IA con trazabilidad: cuando sí existen alternativas

Este escenario no es inevitable. Existen precedentes recientes que demuestran que la innovación tecnológica puede avanzar sin eliminar la autoría.

En los últimos años, Google ha impulsado criterios que refuerzan la citación del origen de la información en el posicionamiento web y la industria ha comenzado a impulsar estándares técnicos como la C2PA (Coalition for Content Provenance and Authenticity), apoyada por empresas como Adobe o Microsoft, o modelos de marcado invisible como el SynthID de Google. La lógica es clara: identificar las fuentes, reconocer la procedencia y hacer visible el rastro del proceso algorítmico, reforzando una nueva soberanía creativa, basada en la autoría, la trazabilidad y la responsabilidad.

No se trata de filantropía tecnológica, sino de asumir que la confianza digital exige responsabilidad estructural.

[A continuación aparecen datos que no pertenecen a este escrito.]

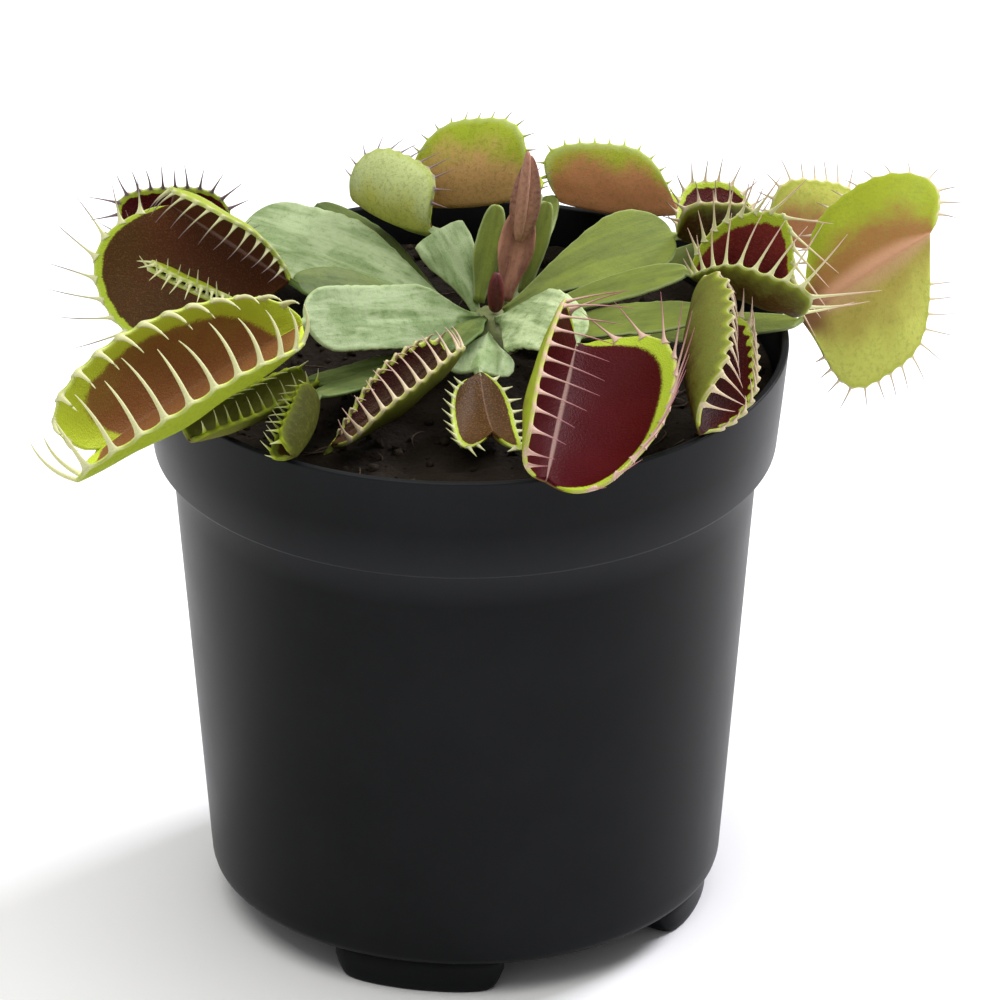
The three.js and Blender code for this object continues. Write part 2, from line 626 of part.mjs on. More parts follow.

Y demuestra que el problema no es técnico, sino político, cultural y ético, un terreno en el que todos —plataformas, legisladores, creadores y ciudadanía— debemos comenzar a actuar, tomar posicionamiento y exigir responsabilidades y cambios normativos.

No todo vale. Este no es un alegato contra la inteligencia artificial. Es una advertencia sobre el poder creciente de los intermediarios digitales cuando deciden unilateralmente redefinir qué es una obra, quién puede modificarla y bajo qué condiciones.

La humanidad se juega algo más que un debate tecnológico: se juega que la IA, en su despliegue acelerado, se lleve por delante los derechos de autor como pilar cultural, educativo y creativo. La pregunta final no es qué puede hacer la tecnología, sino quién establece los límites cuando la plataforma es juez, parte y beneficiaria del juego.

Porque innovar no debería significar el fin del autor. Y porque, en cultura, no todo vale.